── INFORMATION GIVEN ──
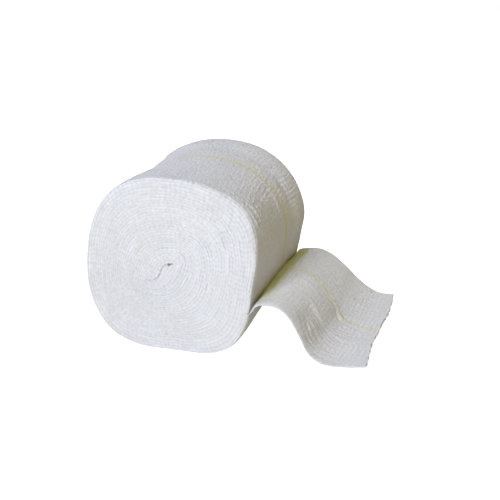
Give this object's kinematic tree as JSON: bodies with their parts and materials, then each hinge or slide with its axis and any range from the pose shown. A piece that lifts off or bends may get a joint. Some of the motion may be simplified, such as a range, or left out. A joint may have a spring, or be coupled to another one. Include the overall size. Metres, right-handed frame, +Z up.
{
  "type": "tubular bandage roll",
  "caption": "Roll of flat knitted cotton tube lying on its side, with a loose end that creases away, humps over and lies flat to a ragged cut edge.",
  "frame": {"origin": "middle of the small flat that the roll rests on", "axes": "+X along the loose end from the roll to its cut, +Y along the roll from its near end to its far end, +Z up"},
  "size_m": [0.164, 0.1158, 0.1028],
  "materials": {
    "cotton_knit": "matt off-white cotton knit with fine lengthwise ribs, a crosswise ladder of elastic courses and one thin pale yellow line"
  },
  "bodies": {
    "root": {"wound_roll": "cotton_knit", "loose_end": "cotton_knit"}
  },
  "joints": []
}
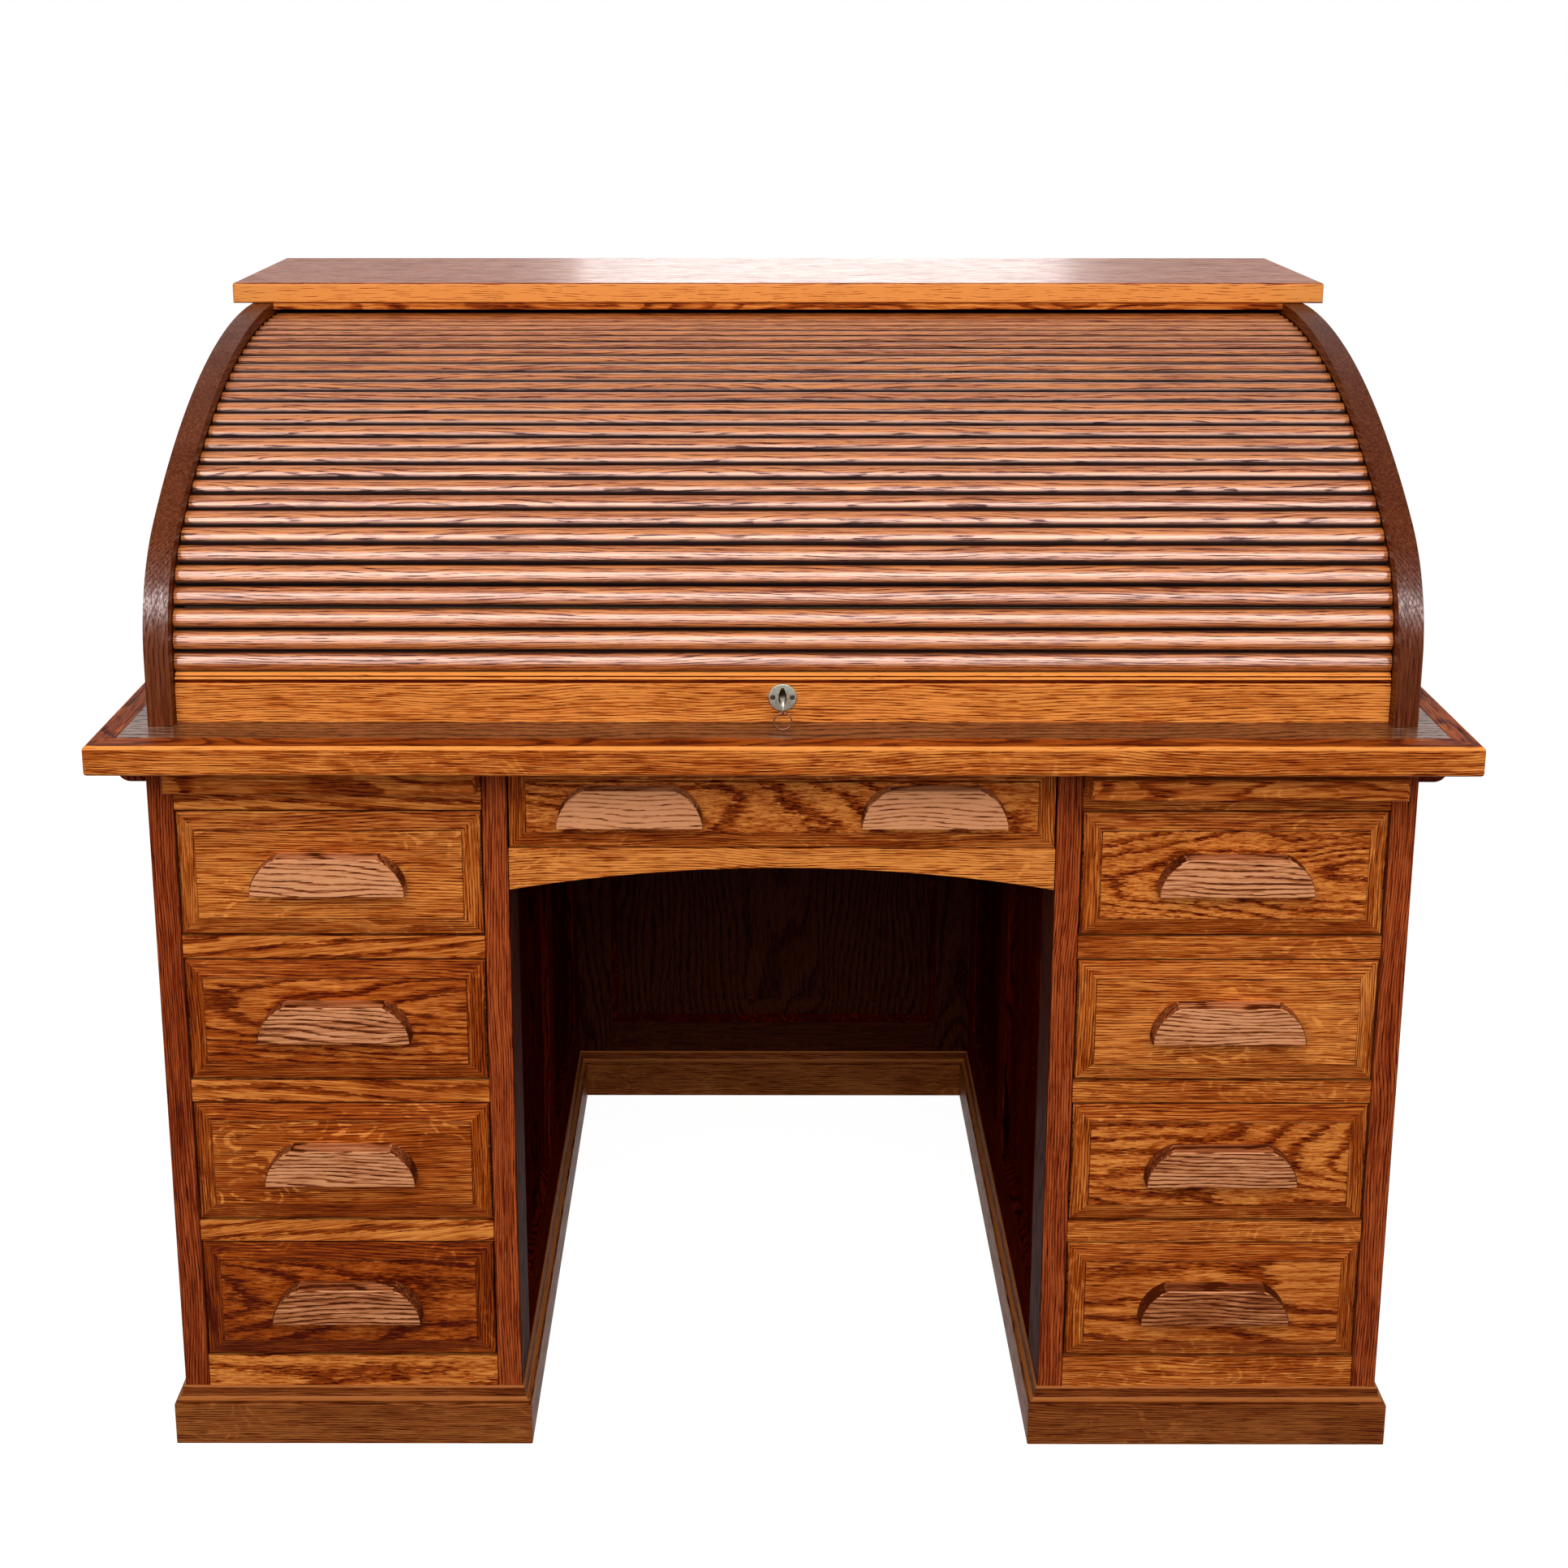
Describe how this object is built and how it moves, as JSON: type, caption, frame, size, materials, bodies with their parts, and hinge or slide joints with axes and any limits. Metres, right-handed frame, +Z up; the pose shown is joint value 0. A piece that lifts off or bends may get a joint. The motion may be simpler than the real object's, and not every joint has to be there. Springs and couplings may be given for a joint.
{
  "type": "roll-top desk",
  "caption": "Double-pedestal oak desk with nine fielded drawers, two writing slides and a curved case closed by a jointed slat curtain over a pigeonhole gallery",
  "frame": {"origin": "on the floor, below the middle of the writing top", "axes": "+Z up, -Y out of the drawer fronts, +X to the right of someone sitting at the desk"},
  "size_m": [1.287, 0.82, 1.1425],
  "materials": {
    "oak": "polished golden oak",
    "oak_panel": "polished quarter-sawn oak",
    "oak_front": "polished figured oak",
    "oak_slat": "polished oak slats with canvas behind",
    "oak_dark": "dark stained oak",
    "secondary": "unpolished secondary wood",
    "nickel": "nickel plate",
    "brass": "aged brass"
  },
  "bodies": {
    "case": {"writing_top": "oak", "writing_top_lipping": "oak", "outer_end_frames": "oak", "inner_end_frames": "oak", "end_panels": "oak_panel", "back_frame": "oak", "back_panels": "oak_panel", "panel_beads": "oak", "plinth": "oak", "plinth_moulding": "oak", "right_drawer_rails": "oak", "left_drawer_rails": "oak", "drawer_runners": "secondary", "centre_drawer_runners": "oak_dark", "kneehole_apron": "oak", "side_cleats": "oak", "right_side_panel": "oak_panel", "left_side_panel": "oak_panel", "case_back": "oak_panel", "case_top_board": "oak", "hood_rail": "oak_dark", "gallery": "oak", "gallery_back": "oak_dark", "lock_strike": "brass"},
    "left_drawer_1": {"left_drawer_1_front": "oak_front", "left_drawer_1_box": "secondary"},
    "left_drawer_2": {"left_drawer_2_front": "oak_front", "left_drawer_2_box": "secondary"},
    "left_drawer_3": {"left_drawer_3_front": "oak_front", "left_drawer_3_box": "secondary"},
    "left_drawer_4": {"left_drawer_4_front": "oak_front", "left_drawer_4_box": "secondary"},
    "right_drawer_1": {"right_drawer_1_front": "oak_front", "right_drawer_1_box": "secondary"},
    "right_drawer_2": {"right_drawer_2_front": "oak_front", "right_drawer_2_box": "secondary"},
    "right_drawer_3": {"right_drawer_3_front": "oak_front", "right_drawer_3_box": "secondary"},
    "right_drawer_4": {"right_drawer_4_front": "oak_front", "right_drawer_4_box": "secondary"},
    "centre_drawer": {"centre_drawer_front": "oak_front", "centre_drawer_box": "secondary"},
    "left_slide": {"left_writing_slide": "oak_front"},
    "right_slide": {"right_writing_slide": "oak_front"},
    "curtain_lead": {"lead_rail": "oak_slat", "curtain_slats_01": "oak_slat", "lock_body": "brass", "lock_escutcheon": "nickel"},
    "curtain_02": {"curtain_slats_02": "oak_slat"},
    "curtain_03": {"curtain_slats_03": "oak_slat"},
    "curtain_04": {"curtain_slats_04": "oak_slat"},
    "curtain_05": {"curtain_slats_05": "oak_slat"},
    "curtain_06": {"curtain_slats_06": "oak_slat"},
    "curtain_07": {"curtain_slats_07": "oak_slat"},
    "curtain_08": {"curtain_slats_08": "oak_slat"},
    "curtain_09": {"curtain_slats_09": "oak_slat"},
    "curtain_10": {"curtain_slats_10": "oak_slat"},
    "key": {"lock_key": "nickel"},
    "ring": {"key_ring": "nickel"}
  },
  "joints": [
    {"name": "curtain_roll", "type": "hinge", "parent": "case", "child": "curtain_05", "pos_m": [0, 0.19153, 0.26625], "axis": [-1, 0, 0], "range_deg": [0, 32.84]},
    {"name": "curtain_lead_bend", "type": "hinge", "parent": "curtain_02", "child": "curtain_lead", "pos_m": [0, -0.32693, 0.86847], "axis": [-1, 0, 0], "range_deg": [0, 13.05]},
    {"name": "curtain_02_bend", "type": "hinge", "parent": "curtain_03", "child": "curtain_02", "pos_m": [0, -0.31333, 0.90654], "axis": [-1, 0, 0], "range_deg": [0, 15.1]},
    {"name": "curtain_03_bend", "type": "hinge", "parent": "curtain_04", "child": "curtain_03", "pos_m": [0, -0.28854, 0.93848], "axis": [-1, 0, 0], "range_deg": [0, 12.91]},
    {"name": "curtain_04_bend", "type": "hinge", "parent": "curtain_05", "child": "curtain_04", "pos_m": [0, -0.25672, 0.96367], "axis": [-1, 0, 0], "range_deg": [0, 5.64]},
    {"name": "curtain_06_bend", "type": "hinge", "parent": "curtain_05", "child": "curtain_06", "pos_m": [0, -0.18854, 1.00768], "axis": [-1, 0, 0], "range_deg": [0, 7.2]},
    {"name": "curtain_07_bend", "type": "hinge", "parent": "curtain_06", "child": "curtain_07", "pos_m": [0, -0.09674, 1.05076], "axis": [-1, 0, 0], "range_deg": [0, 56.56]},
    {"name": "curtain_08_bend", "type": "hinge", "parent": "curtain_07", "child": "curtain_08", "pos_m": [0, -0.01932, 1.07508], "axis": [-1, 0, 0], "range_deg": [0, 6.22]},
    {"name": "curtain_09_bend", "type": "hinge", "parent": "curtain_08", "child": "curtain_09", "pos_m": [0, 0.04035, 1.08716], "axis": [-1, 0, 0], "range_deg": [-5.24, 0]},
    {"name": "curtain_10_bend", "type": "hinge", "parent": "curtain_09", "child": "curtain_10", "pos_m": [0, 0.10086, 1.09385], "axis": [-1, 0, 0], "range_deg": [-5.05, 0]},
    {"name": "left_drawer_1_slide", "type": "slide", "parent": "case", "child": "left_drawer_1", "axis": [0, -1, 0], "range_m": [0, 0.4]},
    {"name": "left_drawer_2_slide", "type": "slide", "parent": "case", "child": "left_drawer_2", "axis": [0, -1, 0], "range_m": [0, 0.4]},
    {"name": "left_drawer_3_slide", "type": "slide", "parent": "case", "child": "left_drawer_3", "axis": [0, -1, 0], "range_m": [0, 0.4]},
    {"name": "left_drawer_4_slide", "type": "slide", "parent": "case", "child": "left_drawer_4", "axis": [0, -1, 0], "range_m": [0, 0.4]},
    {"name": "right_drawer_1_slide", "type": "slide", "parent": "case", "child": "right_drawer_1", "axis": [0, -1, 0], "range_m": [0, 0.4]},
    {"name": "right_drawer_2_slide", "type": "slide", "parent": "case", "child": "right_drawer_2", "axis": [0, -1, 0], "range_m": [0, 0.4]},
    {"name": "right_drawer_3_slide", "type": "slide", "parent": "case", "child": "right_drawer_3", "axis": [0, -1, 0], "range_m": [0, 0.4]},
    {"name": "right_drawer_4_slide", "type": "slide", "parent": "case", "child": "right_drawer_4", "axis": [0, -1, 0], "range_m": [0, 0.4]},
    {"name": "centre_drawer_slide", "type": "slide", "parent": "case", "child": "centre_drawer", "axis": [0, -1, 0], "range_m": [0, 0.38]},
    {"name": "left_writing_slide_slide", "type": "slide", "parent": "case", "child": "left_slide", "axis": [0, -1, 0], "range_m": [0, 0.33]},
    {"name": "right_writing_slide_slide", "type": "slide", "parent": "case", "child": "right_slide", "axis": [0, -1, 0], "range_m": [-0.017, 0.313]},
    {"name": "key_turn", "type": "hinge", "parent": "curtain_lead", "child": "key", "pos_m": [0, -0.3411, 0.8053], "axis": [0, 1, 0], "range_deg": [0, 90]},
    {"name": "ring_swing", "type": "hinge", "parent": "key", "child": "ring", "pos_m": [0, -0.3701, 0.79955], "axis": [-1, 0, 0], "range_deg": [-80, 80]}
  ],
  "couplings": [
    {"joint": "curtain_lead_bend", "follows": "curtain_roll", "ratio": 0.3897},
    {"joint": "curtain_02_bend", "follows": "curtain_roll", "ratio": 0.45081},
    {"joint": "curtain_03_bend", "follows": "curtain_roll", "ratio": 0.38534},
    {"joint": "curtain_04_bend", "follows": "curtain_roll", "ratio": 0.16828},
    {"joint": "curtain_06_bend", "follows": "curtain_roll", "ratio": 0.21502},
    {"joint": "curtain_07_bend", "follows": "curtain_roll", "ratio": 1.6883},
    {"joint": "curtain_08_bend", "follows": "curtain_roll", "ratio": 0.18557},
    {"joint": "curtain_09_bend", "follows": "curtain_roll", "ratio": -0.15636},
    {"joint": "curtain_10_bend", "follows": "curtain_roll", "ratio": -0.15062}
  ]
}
───
Go through the data and count each line that has the word "materials", then give the total alone.

4